It’s no secret that Logic can rap his ass off.
However, while he’s become of hip-hop’s premiere lyrical technicians, one thing that has eluded the Maryland rapper (born Sir Robert Bryson Hall II) since his prodigious rise from grassroots champion to nationally recognized mainstream rap star is the certain level of respect afforded to many of his contemporaries. In a genre where sincerity and honesty are considered attributes of paramount importance, Logic’s earnestness has instead worked against him. Where rappers like Drake, Kanye West, Kid Cudi, and Jay-Z are praised for laying their inner demons bare, Logic has seemingly never been afforded the same plaudits by any but his most ardent supporters.
Recently, however, Logic’s luck has begun to change. With his fourth studio album, Young Sinatra IV, releasing later this week (September 28), the outlook on his musical reception stands to evolve. A recent run of highly-praised singles and moving televised performances, along with Logic’s appearance in an insightful documentary have helped revamp his image into a verifiable hip-hop star. Now, on the verge of his most crucial release yet, the perception of Logic’s sincerity may finally mirror the perspective of longtime supporters who have always sympathized with his message of positivity and intriguing rags-to-riches coming of age story.
Logic’s earnestness has certainly contributed to his sizable following, informing the series of mixtapes that eventually secured him a contract with Def Jam, while the resulting major label releases — 2014’s Under Pressure and 2015’s The Incredible True Story — were well-received commercially. But his work garnered mixed critical responses, with some dismissing his rapping as surface level, or dubbing it an awkward mimicry of more successful rappers such as J. Cole and Kendrick Lamar.
And though each of his prior albums went gold, Logic was far from being a household name — that is, until the release of his third album under Def Jam, Everybody, which defied expectations by debuting at No. 1 on the Billboard 200 in its first week. Like its predecessors, the album initially received a lukewarm response from critics — including myself — upon its release, but unlike Logic’s prior works, it proved to have longer legs than anyone other than Logic’s most fervent fanatics could have expected. And even they would have to admit they couldn’t foresee the catalyst in the high-concept album’s rise to prominence months after its initial release.

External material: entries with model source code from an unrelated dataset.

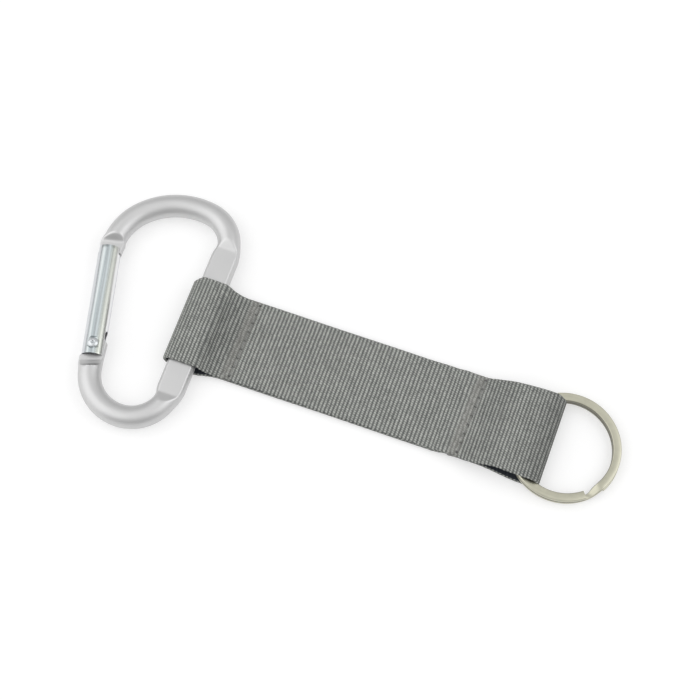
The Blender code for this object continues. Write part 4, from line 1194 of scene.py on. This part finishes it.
def thread_rows(seam, slant, surface, middle, lift):
    """One thread across the strap. lift is 1 on top and -1 beneath."""
    y = np.arange(holes[0], holes[-1] + 0.03 * MM, 0.06 * MM)
    pitch = holes[1] - holes[0]
    share = (y - holes[0]) / pitch % 1.0
    nearest = np.min(np.abs(y[:, None] - holes), axis=1)
    bulge = np.sin(math.pi * share)
    z = surface - lift * (0.10 - 0.12 * bulge) * MM
    z = z + (middle - z) * np.exp(-(nearest / DIP)**2)
    x = seam_line(seam, slant, y) + SPINE_X + 0.05 * MM * np.sin(2 * math.pi * share)
    path = np.stack([x, y, z], axis=1)
    ahead = np.gradient(path, axis=0)
    ahead /= np.linalg.norm(ahead, axis=1)[:, None]
    side = np.tile([1.0, 0.0, 0.0], (len(path), 1))
    up = np.cross(ahead, side)
    up /= np.linalg.norm(up, axis=1)[:, None]
    side = np.cross(up, ahead)
    round_thread = 2 * math.pi * np.arange(THREAD_SIDES) / THREAD_SIDES
    rows = path[:, None] + THREAD * (
        np.cos(round_thread)[:, None] * side[:, None] + np.sin(round_thread)[:, None] * up[:, None]
    )
    run = np.concatenate([[0.0], np.cumsum(np.linalg.norm(np.diff(path, axis=0), axis=1))])
    kept = np.stack([
        np.broadcast_to(run[:, None] / MM, rows.shape[:2]),
        np.broadcast_to(round_thread, rows.shape[:2]),
        np.zeros(rows.shape[:2]),
    ], axis=-1)
    return rows, kept


thread = Finish("grey_thread", metallic=0.0, sheen_weight=0.2)
thread_kept, (thread_run, thread_round, thread_none) = thread.stored("thread_place")
twist = thread_run * 9.0 + thread_round * 2.0
ply = twist.maths("SINE", twist) * 0.5 + 0.5
fuzz = thread.noise(thread.place(), 12.0, 3.0)
thread.set("Base Color", thread.blend(ply * 0.7 + fuzz * 0.3, (0.15, 0.155, 0.145), (0.36, 0.37, 0.35)))
thread.set("Roughness", 0.7 - ply * 0.1)
thread.relief(ply, 0.05 * MM, 0.7)


def sew(name, seam, slant, layers, node):
    top = layers * LAYER - 0.15 * MM
    parts = [
        thread_rows(seam, slant, top - 0.1 * MM, top / 2 + 0.1 * MM, 1),
        thread_rows(seam, slant, 0.1 * MM + 0.12 * MM, top / 2 - 0.1 * MM, -1),
    ]
    made = skin(
        name, [rows for rows, _ in parts], thread.material,
        {"thread_place": [kept for _, kept in parts]},
    )
    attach(made, "strap")
    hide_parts(node)
    return made


left_seam = sew("stitches_left", SPINE_SEAM, CARABINER_SLANT, 2, "carabiner_seam")
right_seam = sew("stitches_right", RING_SEAM, RING_SLANT, 3, "ring_seam")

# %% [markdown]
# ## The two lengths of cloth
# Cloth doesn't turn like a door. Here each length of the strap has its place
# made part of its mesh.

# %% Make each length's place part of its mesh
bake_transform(webbing_left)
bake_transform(webbing_right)
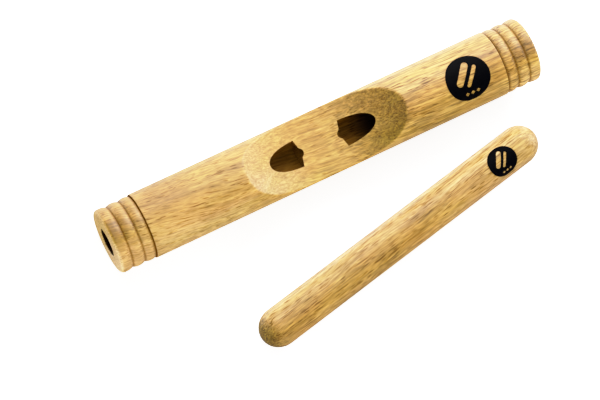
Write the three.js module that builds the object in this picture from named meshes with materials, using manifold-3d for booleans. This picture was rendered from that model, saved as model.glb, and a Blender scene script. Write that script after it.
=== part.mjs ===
// A pair of African-style claves: a hollow resonator stick with a scooped top, and the solid striker played on it.
// Millimetres, +Z up, floor at Z = 0. The hollow stick lies along X with its scoop facing up. The striker lies
// beside it on the -Y side, turned a little, with its badge end nearer the hollow stick. The origin is the
// middle of the pair's footprint on the floor.
import * as THREE from "three";
import { mergeVertices } from "three/addons/utils/BufferGeometryUtils.js";
import loadManifold from "manifold-3d";

const wasm = await loadManifold();
wasm.setup();

const { degToRad } = THREE.MathUtils;

// ---- hollow stick: places along it are measured from mid-length ----
const BODY_R = 25;
const BODY_END = 346.7 / 2; // end face
const BODY_Y = 48.98;
const BODY_SIDES = 64;

// fine groove between the plain barrel and the beads
const KERF_X = 145.45;
const KERF_W = 0.8;
const KERF_DEPTH = 2;
const KERF_WALL_SLOPE = 0.12; // how far each wall leans in along X

// three beads, the last running into the rim
const BEAD_START_R = BODY_R - 1; // beside the groove
const BEAD_CREST_R = BODY_R - 0.3;
const BEAD_VALLEY_R = BODY_R - 1.6;
const BEAD_VALLEYS_X = [154.25, 163.8];
const LAST_BEAD_L = 9.4; // its full length, of which only the rising half is used
const BEAD_POWER = 0.9; // below 1 makes a bead fuller than a sine arch
const BEAD_STEPS = 4;
const RIM_ROUND = 3; // rounded edge of the end face
const RIM_STEPS = 3;

// the chamber drilled from each end
const BORE_R = 10.7;
const BORE_FLOOR_X = 18.3;
const BORE_OVERSHOOT = 5; // cutter past the end face
// shallow cone and centre dimple in the chamber floor, from the middle out: [radius, depth past the floor's edge]
const BORE_POINT = [
  [0, 5.3],
  [1.8, 4.3],
  [2.64, 3.75],
  [4.4, 1.65],
];

// the scoop is one round cut across the stick
const SCOOP_R = 99.8;
const SCOOP_FLOOR = 0.9; // its lowest point, above the stick's axis
const SCOOP_TOP_CLEARANCE = 4; // cutter above the stick
const SCOOP_SIDE_CLEARANCE = 10; // cutter past each side
const SCOOP_SEGMENTS = 20;

// ---- striker ----
const STRIKER_R = 14.84;
const STRIKER_L = 257.8;
const STRIKER_DOME_L = 15.7; // length of each domed end
const STRIKER_DOME_STEPS = 7;
const STRIKER_X = 27.57;
const STRIKER_Y = BODY_Y - 85.63;
const STRIKER_TURN = degToRad(11.44); // its axis against the hollow stick's
const STRIKER_SIDES = 48;

// ---- badges: thin round films that follow the wood, with an emblem left open in the middle ----
const BADGE_GAP = 0.05; // off the wood
const BADGE_T = 0.2;
const BADGE_SIDES = 48;
const SHELL_SIDES = 120; // 3-degree facets, so that no facet's middle dips into the wood
const SHELL_MARGIN = 2; // shell past the badge's edge along the stick
const PLUG_OVERSHOOT = 5; // plugs above the wood

// radius along the surface, place along the stick, degrees round it from the top towards +Y
const BODY_BADGE = { radius: 17.4, x: 115.95, turn: -6.3 };
const STRIKER_BADGE = { radius: 11.8, x: 92.6, turn: -5.7 };

// the emblem, as shares of the badge's radius: a thick stick and a thin one, with a row of three diamonds under them
const EMBLEM_STICKS = [
  { halfLength: 0.56, halfWidth: 0.15, x: -0.17, y: 0.23 },
  { halfLength: 0.5, halfWidth: 0.085, x: 0.18, y: 0.02 },
];
const EMBLEM_TURN = degToRad(52);
const CAPSULE_STEPS = 6; // round each end
const DIAMONDS = { pitch: 0.26, y: -0.66, halfHeight: 0.085 };
const DIAMOND_ASPECT = 1.25; // width over height

// ---- materials ----
const BODY_COLOR = 0xd6ac66;
const STRIKER_COLOR = 0xcfa35a;
const BADGE_COLOR = 0x0d0d0f;

function wood(color) {
  return new THREE.MeshStandardMaterial({ color, roughness: 0.42, metalness: 0 });
}

function badgeFilm() {
  return new THREE.MeshStandardMaterial({ color: BADGE_COLOR, roughness: 0.35, metalness: 0 });
}

// ---- helpers ----

// A three.js geometry as a manifold-3d solid; the geometry loses its normals and uvs so its seams can weld.
function solid(geometry) {
  geometry.deleteAttribute("normal");
  geometry.deleteAttribute("uv");
  const welded = mergeVertices(geometry, 1e-4);
  return new wasm.Manifold(
    new wasm.Mesh({
      numProp: 3,
      vertProperties: welded.attributes.position.array,
      triVerts: new Uint32Array(welded.index.array),
    }),
  );
}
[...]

Though Everybody‘s reach seemed to exceeded its grasp in executing Logic’s ambitious, philosophy-influenced vision, the record’s high watermark, an anti-suicide diatribe, “1-800-273-8255” — named for the phone number of the National Suicide Prevention Lifeline — became the flashpoint for his artistic renaissance when he and guest stars Alessia Cara and Khalid gave a rousing performance of the song at the 2017 MTV VMAs, flanked on all sides by survivors of suicide attempts and family members of suicide victims. Though the song’s guests undoubtedly helped bridge the gap between then 28-year-old Logic and the young fans his message targeted, after the performance, the song itself breached the mainstream in a way it had formerly been unable to do.
The operators of the National Suicide Prevention Lifeline reported that after the performance, calls surged by over 50%, with visits to the website increasing from 300,000 to 400,000 over the following months. When the trio took to the Grammys stage early this year, only a few months after the VMAs, traffic again increased in the wake of Logic’s heartfelt exhortation to the young members of the audience.